# BMW launches personal assistant app - BMW Connected



## Alex77789 (Mar 26, 2016)

Wow, I didn't hear about it)) good to know! tnx)))))))))


----------



## Fish23 (Apr 24, 2012)

Yes, many thanks Tim. First I had heard of it. I am going to see if the full functionality is available in Canada.

Update- I just tried to find the app in the Canadian store and it is not there. I am not allowed to download it from the US Store. Damn!

The app had the words "BMW North America" in it and,the last time I checked Canada, was part of North America. I am going to pursue this with BMW Canada and failing that go after BMW Customer Service in Germany as I doubt my dealer really can't help at this point.
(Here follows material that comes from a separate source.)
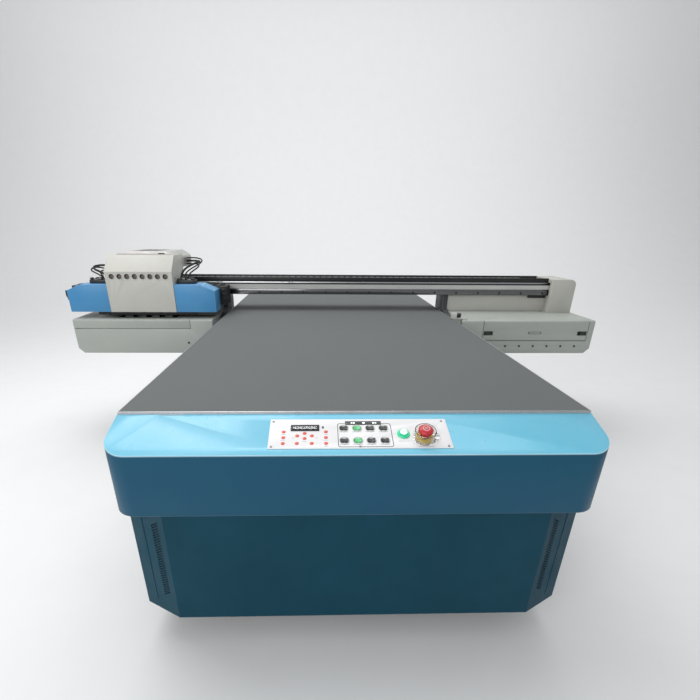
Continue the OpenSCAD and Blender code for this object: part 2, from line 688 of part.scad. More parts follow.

Update 2 - Apparently I was a bit hasty in my disappointment. The app was only available today and it was in the Canadian app store. I have it on my phone and now need to set it up in my vehicle.


----------



## Gary J (Dec 18, 2013)

"Vehicle Requirements: The new BMW Connected is compatible with Model Year 2014 and newer Navigation equipped vehicles, except 2014 X6."

I am not sure why it says this. My 2013 X5 seems to be working.


----------



## Cisquo (Mar 27, 2014)

Anybody know why this new app is not available outside of US ?


----------



## Spyder1963 (Nov 22, 2013)

Seems to work with my 2013 F10. The send to car features work - blow horn, flash lights, and lock car. (Don't have ventilation settings) Haven't tried it in the real world yet though to see how trip scheduling works.


----------



## Gary J (Dec 18, 2013)

Trip scheduling works well for me. Use Search in the app, click Go there and look at iDrive screen.


----------



## ezaircon4jc (Jan 20, 2015)

Spyder1963 said:


> Seems to work with my 2013 F10. The send to car features work - blow horn, flash lights, and lock car. (Don't have ventilation settings) Haven't tried it in the real world yet though to see how trip scheduling works.


Same with my 2012 F10...


----------



## Spyder1963 (Nov 22, 2013)

The new app docs/FAQ indicate - 12) Will BMW Connected work with Apple Watch®?
At launch, BMW Connected is not integrated with Apple Watch® features. In future versions of the app, support for Apple Watch® will be included.

I scheduled a short trip to test the process and ten minutes before departure I received a notification on my Pebble Time watch of the upcoming departure time. So notifications work with Pebble without any setup needed. Gotcha Apple!


----------



## Gary J (Dec 18, 2013)

Nice. Rather have Apple Watch and wait though.


----------



## Spyder1963 (Nov 22, 2013)

I see for iOS there is an update already - v1.0.1. Anybody try it yet? I am always wary of being on the cutting edge where BMW software is concerned as sometimes it turns out to be the bleeding edge. I may DL it to my iPad first and see how it behaves. Original version worked OK for me on iPhone 6.


----------



## Gary J (Dec 18, 2013)

It looks like all bug fixes on iOS app. Mine get DL automatically.


----------